16. Timely Reports. The Company agrees to use its best efforts to file
timely all reports required to be filed pursuant to Sections 13 or 15 of the
Securities Exchange Act of 1934, as amended, and to provide such information as
will permit the Holder to sell this Warrant or any Warrants Shares in accordance
with Rule 144 under the Securities Act.
17. Miscellaneous.
(j) Jurisdiction. All questions concerning the construction,
validity, enforcement and interpretation of this Warrant shall be determined in
accordance with the provisions of the Purchase Agreement.

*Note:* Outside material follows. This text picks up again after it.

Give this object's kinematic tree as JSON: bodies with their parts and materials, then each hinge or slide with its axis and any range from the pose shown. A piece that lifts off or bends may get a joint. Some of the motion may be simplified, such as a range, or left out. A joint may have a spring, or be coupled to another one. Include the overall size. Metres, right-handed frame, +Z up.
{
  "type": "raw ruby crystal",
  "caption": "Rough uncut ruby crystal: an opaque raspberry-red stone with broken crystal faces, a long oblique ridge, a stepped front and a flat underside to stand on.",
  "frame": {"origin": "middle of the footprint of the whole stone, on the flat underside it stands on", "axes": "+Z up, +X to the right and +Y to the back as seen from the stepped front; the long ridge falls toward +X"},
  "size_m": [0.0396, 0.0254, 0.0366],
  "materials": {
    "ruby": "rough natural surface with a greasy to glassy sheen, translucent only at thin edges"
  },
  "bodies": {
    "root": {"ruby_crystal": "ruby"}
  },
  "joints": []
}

(k) Restrictions. The Holder acknowledges that the Warrant
Shares acquired upon the exercise of this Warrant, if not registered, will have
restrictions upon resale imposed by state and federal securities laws.
7
(l) Nonwaiver and Expenses. No course of dealing or any delay
or failure to exercise any right hereunder on the part of Holder shall operate
as a waiver of such right or otherwise prejudice Xxxxxx's rights, powers or
remedies, notwithstanding all rights hereunder terminate on the Termination
Date. If the Company willfully and knowingly fails to comply with any provision
of this Warrant, which results in any material damages to the Holder, the
Company shall pay to Holder such amounts as shall be sufficient to cover any
costs and expenses including, but not limited to, reasonable attorneys' fees,
including those of appellate proceedings, incurred by Holder in collecting any
amounts due pursuant hereto or in otherwise enforcing any of its rights, powers
or remedies hereunder.
(m) Notices. Any notice, request or other document required or
permitted to be given or delivered to the Holder by the Company shall be
delivered in accordance with the notice provisions of the Purchase Agreement;
provided upon any permitted assignment of this Warrant, the assignee shall
promptly provide the Company with its contact information.

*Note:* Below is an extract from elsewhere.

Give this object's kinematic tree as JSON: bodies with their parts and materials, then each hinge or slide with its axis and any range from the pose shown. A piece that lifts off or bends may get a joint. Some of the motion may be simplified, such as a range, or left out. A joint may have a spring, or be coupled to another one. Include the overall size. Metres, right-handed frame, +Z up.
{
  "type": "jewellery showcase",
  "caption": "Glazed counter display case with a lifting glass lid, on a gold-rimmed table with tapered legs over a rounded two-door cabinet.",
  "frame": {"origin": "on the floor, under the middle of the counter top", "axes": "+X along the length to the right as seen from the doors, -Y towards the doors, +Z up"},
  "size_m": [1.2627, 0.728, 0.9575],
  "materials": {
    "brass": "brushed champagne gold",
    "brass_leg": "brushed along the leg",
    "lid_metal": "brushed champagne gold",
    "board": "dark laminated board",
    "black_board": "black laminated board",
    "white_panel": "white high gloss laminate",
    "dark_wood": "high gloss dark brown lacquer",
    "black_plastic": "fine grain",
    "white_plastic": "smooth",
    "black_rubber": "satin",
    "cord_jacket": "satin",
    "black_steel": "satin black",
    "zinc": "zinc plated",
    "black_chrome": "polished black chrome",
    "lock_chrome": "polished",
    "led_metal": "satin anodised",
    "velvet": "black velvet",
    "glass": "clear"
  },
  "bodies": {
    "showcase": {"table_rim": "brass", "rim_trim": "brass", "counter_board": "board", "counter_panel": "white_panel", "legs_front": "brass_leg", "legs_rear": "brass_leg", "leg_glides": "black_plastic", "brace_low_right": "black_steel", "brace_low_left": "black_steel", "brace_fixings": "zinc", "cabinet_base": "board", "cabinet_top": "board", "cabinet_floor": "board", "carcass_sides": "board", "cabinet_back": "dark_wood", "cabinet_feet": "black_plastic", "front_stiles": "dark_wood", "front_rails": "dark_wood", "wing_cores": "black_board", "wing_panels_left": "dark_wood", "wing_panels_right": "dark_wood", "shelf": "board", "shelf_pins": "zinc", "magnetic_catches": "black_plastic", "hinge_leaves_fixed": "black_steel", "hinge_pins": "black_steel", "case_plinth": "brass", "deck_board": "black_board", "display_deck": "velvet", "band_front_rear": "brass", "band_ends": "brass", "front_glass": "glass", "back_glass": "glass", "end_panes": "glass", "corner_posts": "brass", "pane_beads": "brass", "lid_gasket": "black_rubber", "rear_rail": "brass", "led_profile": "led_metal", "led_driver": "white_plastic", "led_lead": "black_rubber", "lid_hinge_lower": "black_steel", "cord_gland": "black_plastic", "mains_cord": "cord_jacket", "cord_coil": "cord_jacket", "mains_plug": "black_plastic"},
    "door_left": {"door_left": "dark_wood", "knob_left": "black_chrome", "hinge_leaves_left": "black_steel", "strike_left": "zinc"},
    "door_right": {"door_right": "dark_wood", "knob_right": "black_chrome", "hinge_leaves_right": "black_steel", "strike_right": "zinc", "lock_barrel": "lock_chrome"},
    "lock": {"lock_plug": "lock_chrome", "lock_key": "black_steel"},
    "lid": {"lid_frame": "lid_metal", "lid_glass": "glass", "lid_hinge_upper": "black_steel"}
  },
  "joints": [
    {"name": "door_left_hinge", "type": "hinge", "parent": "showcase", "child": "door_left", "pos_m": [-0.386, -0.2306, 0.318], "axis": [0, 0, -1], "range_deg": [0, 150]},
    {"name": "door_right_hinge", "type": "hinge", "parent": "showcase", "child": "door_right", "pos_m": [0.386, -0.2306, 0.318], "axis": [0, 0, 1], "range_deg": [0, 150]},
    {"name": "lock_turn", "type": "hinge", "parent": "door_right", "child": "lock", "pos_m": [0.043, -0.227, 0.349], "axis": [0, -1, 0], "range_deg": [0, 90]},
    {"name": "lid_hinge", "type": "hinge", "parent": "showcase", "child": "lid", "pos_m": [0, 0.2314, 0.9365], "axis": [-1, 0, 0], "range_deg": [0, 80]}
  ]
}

(n) Limitation of Liability. No provision hereof, in the
absence of any affirmative action by Holder to exercise this Warrant or purchase
Warrant Shares, and no enumeration herein of the rights or privileges of Holder,
shall give rise to any liability of Holder for the purchase price of any Common
Stock or as a stockholder of the Company, whether such liability is asserted by
the Company or by creditors of the Company.
(o) Remedies. Holder, in addition to being entitled to
exercise all rights granted by law, including recovery of damages, will be
entitled to specific performance of its rights under this Warrant. The Company
agrees that monetary damages would not be adequate compensation for any loss
incurred by reason of a breach by it of the provisions of this Warrant and
hereby agrees to waive the defense in any action for specific performance that a
remedy at law would be adequate.
(p) Successors and Assigns. Subject to applicable securities
laws, this Warrant and the rights and obligations evidenced hereby shall inure
to the benefit of and be binding upon the successors of the Company and the
successors and permitted assigns of Holder. The provisions of this Warrant are
intended to be for the benefit of all Holders from time to time of this Warrant
and shall be enforceable by any such Holder or holder of Warrant Shares.
(q) Amendment. This Warrant may be modified or amended or the
provisions hereof waived with the written consent of the Company and the Holder.
(r) Severability. Wherever possible, each provision of this
Warrant shall be interpreted in such manner as to be effective and valid under
applicable law, but if any provision of this Warrant shall be prohibited by or
invalid under applicable law, such provision shall be ineffective to the extent
of such prohibition or invalidity, without invalidating the remainder of such
provisions or the remaining provisions of this Warrant.
(s) Headings. The headings used in this Warrant are for the
convenience of reference only and shall not, for any purpose, be deemed a part
of this Warrant.
8
IN WITNESS WHEREOF, the Company has caused this Warrant to be executed
by its officer thereunto duly authorized.
Dated: as of June 30, 2006
Park City Group, Inc.
By:_________________________________
Name:
Title:
9
NOTICE OF EXERCISE
To: Park City Group, Inc.
(1) The undersigned hereby elects to purchase ________ Warrant Shares
of Park City Group Inc. pursuant to the terms of the attached Warrant (only if
exercised in full), and tenders herewith payment of the exercise price in full,
together with all applicable transfer taxes, if any.
(2) Payment shall take the form of (check applicable box):
[ ] in lawful money of the United States; or
[ ] the cancellation of such number of Warrant Shares as is
necessary, in accordance with the formula set forth in
subsection 3(a), to exercise this Warrant with respect to the
maximum number of Warrant Shares purchasable pursuant to the
cashless exercise procedure set forth in subsection 3(a).
(3) Please issue a certificate or certificates representing said
Warrant Shares in the name of the undersigned or in such other name as is
specified below:
----------------------------------------
The Warrant Shares shall be delivered to the following:
----------------------------------------
----------------------------------------
----------------------------------------
(4) Accredited Investor. The undersigned is an "accredited investor" as
defined in Regulation D promulgated under the Securities Act of 1933, as
amended.
[PURCHASER]
By: ______________________________
Name:
Title:
Dated: __________________________
ASSIGNMENT FORM
(To assign the foregoing warrant, execute
this form and supply required information.
Do not use this form to exercise the warrant.)
FOR VALUE RECEIVED, the foregoing Warrant and all rights evidenced
thereby are hereby assigned to _______________________________________________
whose address is _____________________________________________________________.
Dated: ______________, _______
Holder's Signature:_____________________________
Holder's Address:_______________________________
_______________________________
Signature Guaranteed: ___________________________________________
NOTE: The signature to this Assignment Form must correspond with the name as it
appears on the face of the Warrant, without alteration or enlargement or any
change whatsoever, and must be guaranteed by a bank or trust company. Officers
of corporations and those acting in a fiduciary or other representative capacity
should file proper evidence of authority to assign the foregoing Warrant.